On a far more positive tack, however, reports suggest that stress in the corporate debt side isn’t as severe as might be supposed. Net leverage - net debt as a proportion of earnings before accounting for interest, taxes, depreciation and amortisation - fell amongst investment-grade firms in the second quarter to the lowest level since 2018, and the European level fell to the lowest level since 2019, according to BNP Paribas (source: Reuters, 20 September).

Regardless of what happens, Chalmers argued that Cairn has covered its bases by the Bybrook deal. He also said that Europe is full of undiscovered opportunities.

“In Europe, there is a steady flow of special situation and distressed opportunities if you have the right relationships to get access to deal flow and know how to execute. This is due to the uniqueness of the European market and specifically the significant role that banks play in lending,” he said.

“It may not be immediately obvious that there is a healthy ongoing opportunity set for high return special situations and distressed in Europe when you look at only a few metrics such as GDP growth or the headline default rate on the European high yield market index, but that is because a large portion of the more interesting situations are not widely traded or readily visible in secondary market pricing. Rather, they are sourced directly from bank balance sheets or tightly held syndicate groups where the debt has never traded hands. We believe there are very few managers operating in the size and types of positions that we target which makes for a healthy and uncrowded opportunity set with the potential to generate strong risk-adjusted returns,” Chalmers said.

The combined firm has an investment team of more than 30 people, including a pool of analysts focused on single-name fundamental corporate credit analysis. 

The existing clients of the firm are primarily institutional investors such as insurance companies, pension funds, and university endowments. We intend to remain focused on the institutional investor market including growing our relationships among other institutions such as UHNW family offices and global private bank/wealth management platforms. 

Chalmers said the combination of talents will enable the firms to stand apart.

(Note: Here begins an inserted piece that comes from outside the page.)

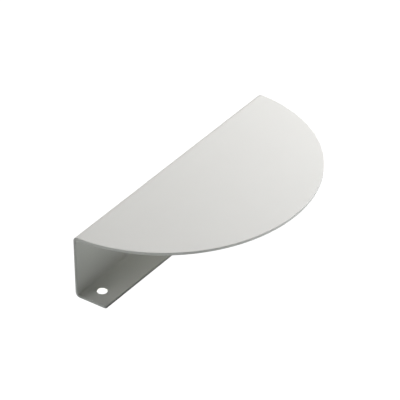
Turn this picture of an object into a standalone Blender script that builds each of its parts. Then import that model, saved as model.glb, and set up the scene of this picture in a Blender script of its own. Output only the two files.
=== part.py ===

“There is clear rationale and investment synergies to be had from combining the two firms and having performing credit expertise sit alongside special situations and distressed expertise. The cross fertilisation of insights and information flow will lead to a more robust investment process and better expected outcomes for investors across the various strategies. That is a real point of differentiation that the combined firm can now offer investors as compared to some other competitors in the market,” he said.